Особенно опасным оппортунистическим искушением является склонность ряда либертарианцев, в первую очередь из числа членов Либертарианской партии, изображать ответственность и реалистичность, предлагая какой-нибудь четырехлетний план разгосударствления. Имеет значение не то, что план четырехлетний, а не, скажем, трехлетний, а сама идея утверждения программы планового перехода к полной свободе. Например, на первом году следует отменить закон А, изменить закон В, урезать налог С на 10% и т.д. На втором году нужно отменить закон D, а налог С урезать ещё на 10%. Главная проблема с этим планом, резко противоречащим самому принципу либертарианства, состоит в том, что из него следует, что закон D не следует отменять раньше, чем наступит второй год реализации программы. А ведь здесь и скрывается ловушка постепенных мер, о которой мы говорили выше! Эти якобы либертарианские стратеги заняли такую позицию, что оказались против более быстрого продвижения к свободе, чем это предусмотрено их планом. А ведь нет никаких основательных причин, чтобы двигаться к свободе медленно, а не быстро – скорее уж наоборот.
У идеи программы планового перехода к свободе есть ещё один внутренний изъян. Сам плановый характер тщательно продуманной программы предполагает, с одной стороны, что государство на самом деле не является общим врагом человечества, что можно и даже желательно использовать государство для осуществления постепенного и размеренного продвижения к свободе. С другой стороны, идея, что государство является главным врагом человечества, ведёт к совершенно другой стратегической позиции, в соответствии с которой либертарианец должен добиваться любого сокращения власти или активности государства. Такое сокращение нужно приветствовать всегда и везде как снижение уровня преступности и агрессии. Поэтому либертарианцу следует не мечтать об использовании государства для проведения планомерного разгосударствления, а уничтожать все проявления этатизма где и когда это становится возможно.

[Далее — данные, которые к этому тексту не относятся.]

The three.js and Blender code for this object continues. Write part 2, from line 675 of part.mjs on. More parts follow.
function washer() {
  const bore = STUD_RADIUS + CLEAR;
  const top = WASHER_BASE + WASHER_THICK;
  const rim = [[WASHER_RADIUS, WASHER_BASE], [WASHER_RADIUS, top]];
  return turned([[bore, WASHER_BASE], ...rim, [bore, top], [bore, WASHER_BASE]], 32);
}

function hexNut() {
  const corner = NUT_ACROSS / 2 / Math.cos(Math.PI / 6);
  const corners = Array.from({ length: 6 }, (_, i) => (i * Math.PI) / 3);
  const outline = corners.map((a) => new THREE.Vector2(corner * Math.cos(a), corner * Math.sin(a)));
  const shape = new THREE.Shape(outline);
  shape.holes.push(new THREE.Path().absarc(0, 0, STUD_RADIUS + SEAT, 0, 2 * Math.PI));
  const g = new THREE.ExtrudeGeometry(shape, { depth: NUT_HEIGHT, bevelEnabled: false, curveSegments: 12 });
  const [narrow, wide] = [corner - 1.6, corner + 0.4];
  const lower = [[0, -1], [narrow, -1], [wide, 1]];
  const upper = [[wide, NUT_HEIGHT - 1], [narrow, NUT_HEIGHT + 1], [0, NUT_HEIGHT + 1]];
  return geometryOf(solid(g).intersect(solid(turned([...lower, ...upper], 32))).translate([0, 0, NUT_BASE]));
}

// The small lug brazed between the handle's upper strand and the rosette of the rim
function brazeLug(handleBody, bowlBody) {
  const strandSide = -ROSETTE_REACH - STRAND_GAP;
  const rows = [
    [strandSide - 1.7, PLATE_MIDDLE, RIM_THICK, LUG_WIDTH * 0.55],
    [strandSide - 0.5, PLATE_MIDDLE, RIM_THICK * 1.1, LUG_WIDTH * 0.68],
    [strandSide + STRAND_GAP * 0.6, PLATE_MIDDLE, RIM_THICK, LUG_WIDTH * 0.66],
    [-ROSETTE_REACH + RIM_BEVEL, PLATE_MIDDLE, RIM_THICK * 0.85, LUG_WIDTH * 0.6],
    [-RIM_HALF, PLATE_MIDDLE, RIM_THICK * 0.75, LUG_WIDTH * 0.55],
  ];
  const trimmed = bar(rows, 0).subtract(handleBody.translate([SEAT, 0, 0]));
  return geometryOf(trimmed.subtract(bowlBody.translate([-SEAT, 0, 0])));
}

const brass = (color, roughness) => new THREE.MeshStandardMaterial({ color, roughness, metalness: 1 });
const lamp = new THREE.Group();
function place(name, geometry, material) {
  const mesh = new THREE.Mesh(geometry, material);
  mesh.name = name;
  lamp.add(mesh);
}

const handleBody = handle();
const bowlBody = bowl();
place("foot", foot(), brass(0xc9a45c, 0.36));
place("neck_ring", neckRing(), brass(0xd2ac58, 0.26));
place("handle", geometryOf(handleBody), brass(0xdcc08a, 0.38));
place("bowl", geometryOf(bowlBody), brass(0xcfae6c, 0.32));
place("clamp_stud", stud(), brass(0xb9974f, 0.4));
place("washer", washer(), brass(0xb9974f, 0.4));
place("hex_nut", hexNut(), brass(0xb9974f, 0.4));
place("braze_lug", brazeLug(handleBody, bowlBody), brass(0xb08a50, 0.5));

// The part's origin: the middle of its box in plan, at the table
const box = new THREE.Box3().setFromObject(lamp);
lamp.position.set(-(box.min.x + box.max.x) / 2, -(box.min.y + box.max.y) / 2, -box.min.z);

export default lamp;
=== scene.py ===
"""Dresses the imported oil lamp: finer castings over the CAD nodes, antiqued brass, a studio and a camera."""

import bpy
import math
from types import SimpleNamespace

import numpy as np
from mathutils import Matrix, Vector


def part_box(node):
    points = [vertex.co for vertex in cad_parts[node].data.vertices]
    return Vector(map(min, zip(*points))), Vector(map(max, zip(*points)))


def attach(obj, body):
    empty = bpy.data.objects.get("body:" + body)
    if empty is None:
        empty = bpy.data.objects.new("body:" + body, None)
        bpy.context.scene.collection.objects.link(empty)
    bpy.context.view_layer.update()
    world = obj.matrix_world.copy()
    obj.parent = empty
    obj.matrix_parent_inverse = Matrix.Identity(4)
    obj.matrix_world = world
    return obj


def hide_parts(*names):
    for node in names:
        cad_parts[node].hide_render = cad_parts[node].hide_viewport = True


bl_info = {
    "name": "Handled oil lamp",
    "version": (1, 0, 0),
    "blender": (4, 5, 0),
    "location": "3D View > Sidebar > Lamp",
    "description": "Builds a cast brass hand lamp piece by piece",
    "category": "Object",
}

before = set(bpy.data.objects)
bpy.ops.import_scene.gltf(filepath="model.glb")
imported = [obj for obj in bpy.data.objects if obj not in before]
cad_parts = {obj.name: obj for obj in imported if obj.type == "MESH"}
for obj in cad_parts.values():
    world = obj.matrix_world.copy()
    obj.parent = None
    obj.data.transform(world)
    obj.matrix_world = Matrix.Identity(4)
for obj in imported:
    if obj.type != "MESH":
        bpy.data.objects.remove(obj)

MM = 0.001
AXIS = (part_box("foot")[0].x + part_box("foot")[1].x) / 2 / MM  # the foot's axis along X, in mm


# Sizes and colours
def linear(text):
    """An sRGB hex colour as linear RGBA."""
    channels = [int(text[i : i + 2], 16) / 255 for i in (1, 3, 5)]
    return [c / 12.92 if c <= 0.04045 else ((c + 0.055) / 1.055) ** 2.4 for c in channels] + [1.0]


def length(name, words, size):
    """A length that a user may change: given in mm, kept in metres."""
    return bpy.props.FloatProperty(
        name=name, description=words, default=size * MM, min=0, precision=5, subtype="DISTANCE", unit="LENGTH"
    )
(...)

В соответствии с этими соображениями Национальный комитет Либертарианской партии в октябре 1977 года принял декларацию о стратегии, в которой было и следующее:
Мы должны высоко держать знамя неизменности своих принципов и никогда не поступаться нашей целью… Нравственный императив либертарианского принципа требует покончить с тиранией, несправедливостью, отсутствием полной свободы и нарушениями прав.
К любому половинчатому требованию следует относиться, как и сказано в платформе Либертарианской партии, как к достижению промежуточному и уступающему по значению главной цели. Поэтому любое такое требование следует понимать как шаг на пути к нашей конечной цели, а не как самоценную цель.
Высоко держать знамя наших принципов означает тщательно избегать любых постепенных мер: мы должны избегать того мнения, что во имя чести, облегчения страданий или исполнения надежд нам следует проявлять умеренность и остановиться на пути к свободе. Свобода должна быть нашей всепоглощающей целью.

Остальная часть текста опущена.